Comparative Example 7

The procedure in Example 15 was repeated except that 10 parts by weight of the carbonate water was not used. The results of the evaluation of the physical properties of the vulcanized sheet are given in Table 7.

	TABLE 7

		Comp.
	Ex. 15	Ex. 7

Fuel economy	49.7	48.0
rebound resilience
(60° C.) (—)
Grip properties	0.492	0.458
tanδ (0° C.) (—)

Claims

1. A method for producing a conjugated diene polymer composition, comprising a step of kneading a conjugated diene polymer, a silica and a silane coupling agent using a kneading machine in the presence of 1 to 50 parts by weight of water and/or carbon dioxide relative to 100 parts by weight of the conjugated diene polymer.

2. The method according to claim 1, wherein 1 to 200 parts by weight of the silica and 1 to 20 parts by weight of the silane coupling agent are kneaded relative to 100 parts by weight of the conjugated diene polymer.

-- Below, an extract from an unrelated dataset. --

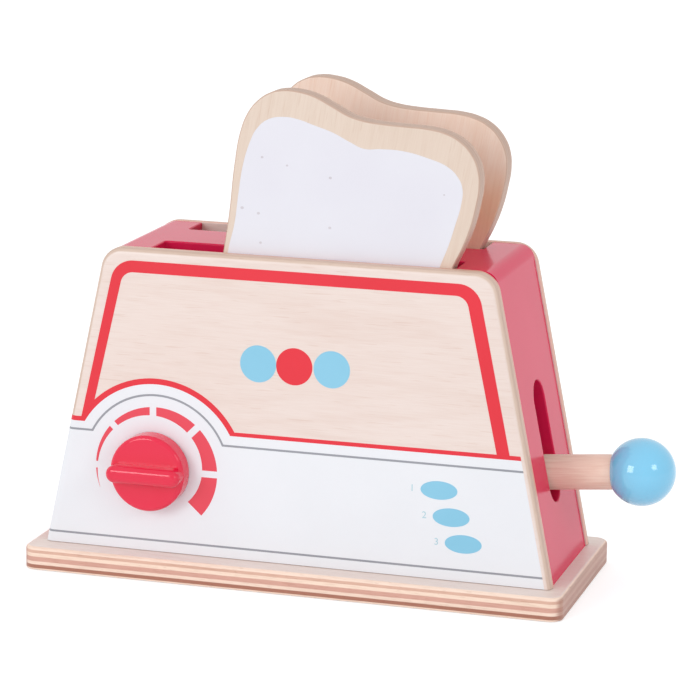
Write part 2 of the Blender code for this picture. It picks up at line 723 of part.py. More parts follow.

3. The method according to claim 1, wherein the kneading is carried out at a temperature of 50 to 200° C. for 30 sec to 30 min.

4. The method according to claim 1, wherein the conjugated diene polymer is a modified conjugated diene polymer having at least one kind of functional group.

5. The method according to claim 1, wherein the conjugated diene polymer is a modified conjugated diene polymer having a nitrogen atom-containing functional group and/or a silicon atom-containing functional group.

6. The method according to claim 1, wherein the conjugated diene polymer is a modified conjugated diene polymer having at least one kind of functional group selected from the group consisting of functional groups of a substituted or unsubstituted amino group, amide group, ═NCO—, alkoxysilyl group, hydrocarbylsilyloxy group and aminosilyl group.

7. The method according to claim 1, wherein the water and carbon dioxide are supplied as a carbonate water having a pH of 4 to 6 into the kneading machine.

8. The method according to claim 1, wherein the conjugated diene polymer has a constitutional unit based on an aromatic vinyl compound, in addition to a conjugated diene unit.